Final Advice on Mixing Equipment

Don’t overcomplicate your procurement process. Look hard at your specific requirements. If you are doing small projects, stick to mobile or drum units. But if your project needs dictate hundreds of cubic meters a day, don’t try to save pennies on the core mixing equipment.

Invest in a robust Twin Shaft Concrete Mixer. Pair it with reliable cement silos and heavy-duty aggregate conveyors. Concrete mixers are essential machines. Treat the purchase like the critical, profit-generating investment it is.


คำถามที่พบบ่อย (FAQ)

Why is a twin-shaft mixer faster than a drum mixer?
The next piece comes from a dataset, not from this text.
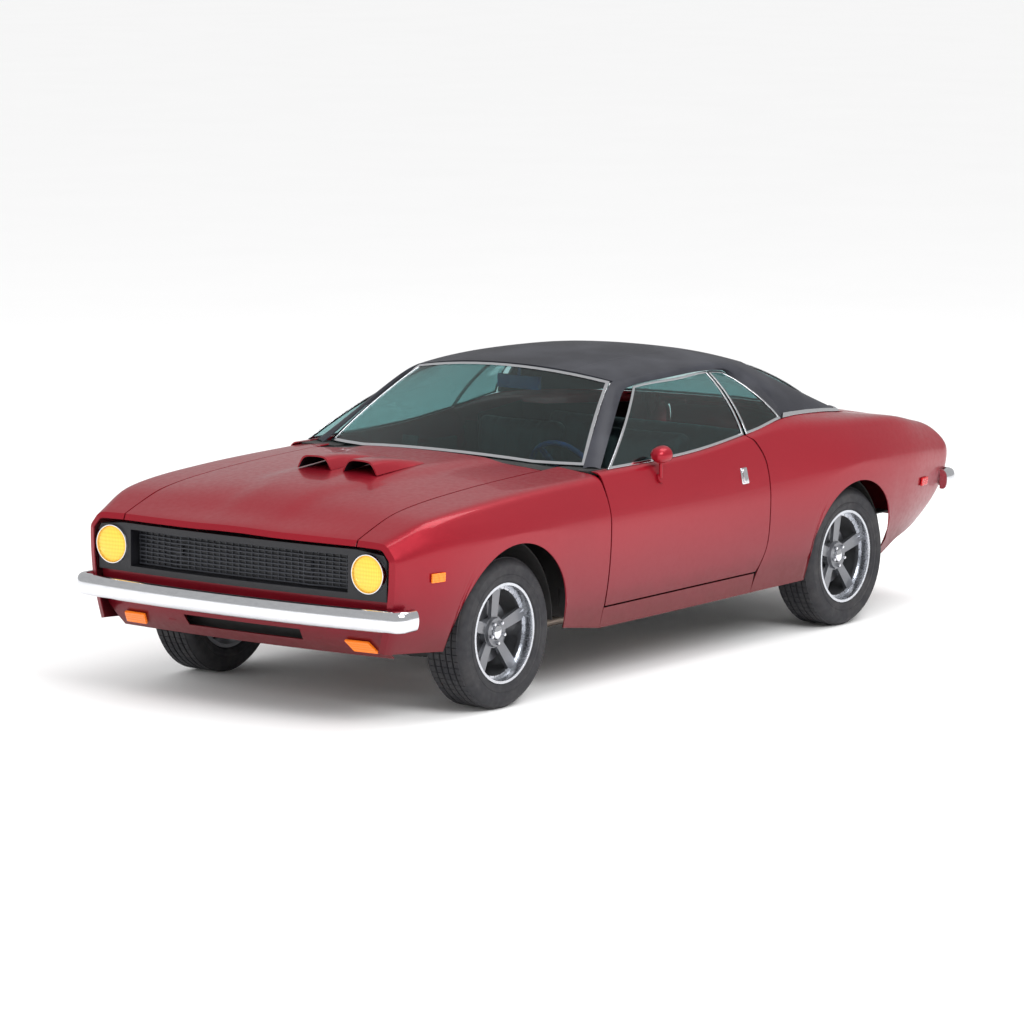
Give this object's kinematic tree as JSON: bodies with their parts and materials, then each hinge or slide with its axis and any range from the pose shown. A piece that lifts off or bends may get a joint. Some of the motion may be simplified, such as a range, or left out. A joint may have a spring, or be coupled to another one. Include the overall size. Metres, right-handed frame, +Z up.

It comes down to brute force. A drum mixer just drops the concrete mix over itself using gravity. Twin shafts actively smash and fold the materials together with counter-rotating blades. It’s aggressive, forced mixing that cuts the cycle time in half.

Do I really need a twin-shaft setup for a ready-mix plant?

Honestly, yes. If you supply ready-mix, speed is money. You can’t have concrete mixer trucks waiting an extra minute per load. A twin-shaft guarantees a high-volume, uniform mix fast enough to keep your fleet moving constantly.

Are the wear parts on these mixers expensive to replace?

They aren’t cheap, but they last much longer if you buy quality. Good machines use high-chrome alloy liners. The upfront cost is higher, but replacing cheap blades every month while shutting down your batching plant costs way more.

Can a planetary mixer do the exact same job?

Not really. Planetary mixers are amazing for precast or highly specialized concrete because of their intense mixing action. But for churning out massive volumes for a road foundation, they are usually too slow. Use twin-shaft for heavy volume.

Should we buy or consider renting a concrete mixer for a 6-month job?

For just six months? Rent it. Unless you have another large-scale construction project lined up immediately after, buying a full stationary plant ties up too much capital. Rent the equipment, finish the job, and send it back.